Untuk itu, lanjutnya, diperlukan sejumlah rekomendasi untuk meningkatkan penelitian manuskrip keislaman. Ini mencakup peningkatan pendanaan, pelatihan peneliti, dan pengembangan jaringan kolaboratif di antara para akademisi.
Di sisi lain, Pemerhati Manuskrip Kerinci yang sekaligus Dosen Sejarah dan Filologi Universitas Batanghari, Deki Syaputra membahas mengenai naskah di Tanah Puncak Jambi. Ia mengulas, istilah tanah puncak bisa jadi masih asing bagi sebagian masyarakat. “Ini merupakan sebutan lain untuk Kerinci itu sendiri. Karena di beberapa literatur, khususnya dalam naskah kuno pada manuskrip, penyebutan untuk wilayah yang berada di Kerinci itu disebut dengan istilah puncak,” jelasnya dilansir brin.go.id
Sebagaimana kita ketahui, imbuhnya, naskah di Kerinci sampai hari ini masih tersimpan sebagai koleksi komunal.

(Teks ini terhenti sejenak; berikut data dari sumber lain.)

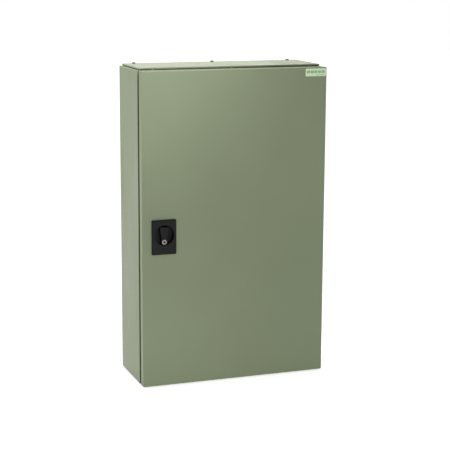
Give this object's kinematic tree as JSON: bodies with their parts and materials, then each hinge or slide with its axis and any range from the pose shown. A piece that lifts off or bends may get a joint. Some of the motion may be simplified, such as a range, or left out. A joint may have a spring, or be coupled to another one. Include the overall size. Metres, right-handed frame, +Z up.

Masyarakat ada yang menyimpannya sebagai benda pusaka. Ketika naskah tersebut diturunkan, tidak seperti halnya pada naskah pada umumnya, namun harus melalui ritual tertentu. Ritual ini sebagai sebuah ritus penurunan dan pembersihan benda pusaka. Di antara benda pusaka itu adalah manuskrip itu sendiri.